Le syndicat, majoritaire à Pôle emploi, dénonce un dispositif « insuffisamment sécurisé », et qui a été décidé sans que les instances représentatives du personnel n’aient été consultées. Il « générera des radiations intempestives non justifiées », du fait notamment que l’avertissement avant radiation, qui laisse quinze jours au chômeur pour contester sa sanction et se justifier, est également envoyé par e-mail.


Le SNU et le site actuchomage.org mettent d’ailleurs en parallèle la progression du nombre de radiations administratives (+ 25 % en juillet 2011) avec l’augmentation du nombre de courriers concernés par la dématérialisation. Ainsi, 47 900 chômeurs ont été rayés des listes en juillet, un chiffre équivalent au plus haut niveau du début de l’année. L’utilisation habile des nouvelles technologies pourrait donc jouer sur les chiffres du chômage, estiment syndicats et associations de chômeurs. Surtout, « les plus en difficulté seront les plus pénalisés », juge Sylvette Uzan-Chomat.

L’utilisation du mail dans les correspondances suppose que les demandeurs d’emploi disposent d’une connexion Internet et d’un équipement informatique (ordinateur, imprimante) fiables. Et qu’ils « consultent leur “espace personnel” quotidiennement… », ajoute actuchomage.org. Or, tous n’ont pas le matériel dernier cri ou les moyens d’accéder à ces technologies.
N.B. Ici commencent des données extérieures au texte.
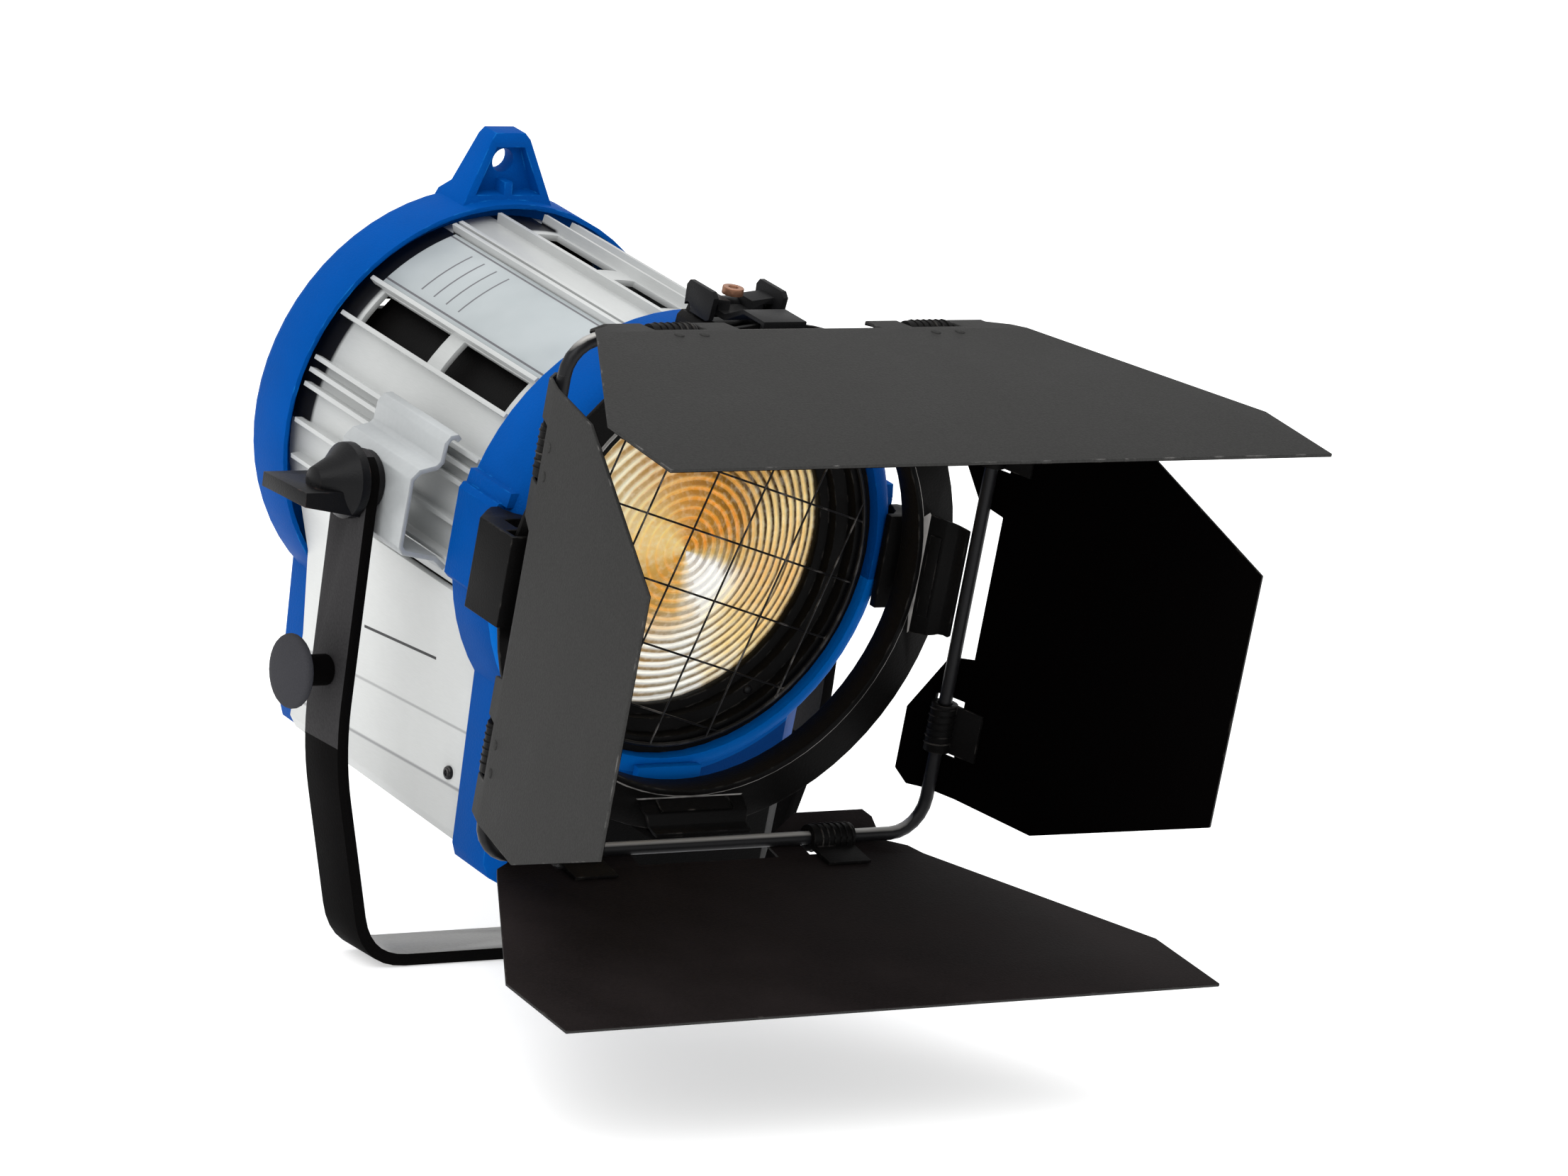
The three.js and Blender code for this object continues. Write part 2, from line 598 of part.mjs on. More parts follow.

Avoir une connexion Internet ou un ordinateur n’est de plus nullement obligatoire. Aussi, les personnes isolées, dans les situations les plus précaires, ainsi que les seniors, risquent d’être les premiers pénalisés. « Si vous ne pouvez matériellement et financièrement vous plier à l’injonction technologique, non seulement vous n’avez pas accès à l’ensemble des services — pour certains, il faut appeler le 3949 –, mais vous vous exposez à des désagréments ! », constate actuchomage.org.


La correspondance par e-mail soulève aussi quelques questions. Comment justifier une connexion défaillante ou le passage dans les spams d’une convocation par courriel ? Que faire en cas de problème technique, de bug (côté usager ou Pôle emploi) ?
Pour l’instant, les chômeurs peuvent encore se déplacer dans leur agence pour régulariser leur situation, pour peu qu’ils n’aient pas affaire à un agent trop rigide. À terme, si tout doit se faire par mail, quels recours les usagers auront-ils à leur disposition ? Les démarches sont « trop lourdes pour les personnes les plus faibles », répond Sylvette Uzan-Chomat. Le SNU-Pôle Emploi dénonce une « déshumanisation », une « mise à distance entre le personnel du service public et ses usagères et usagers », tandis que les associations de chômeurs soulignent que Pôle emploi, service de proximité, s’éloigne de plus en plus d’eux.


Sylvette Uzan-Chomat déplore « le manque d’écoute, le manque de réactivité » de la communication par mail. La sociologue conclut : « On enlève une partie de leurs droits aux demandeurs d’emploi. Le service public, qui devrait les aider, devient persécuteur. »


[^2]: Site de l’association Alternatives pour une nouvelle économie de l’emploi.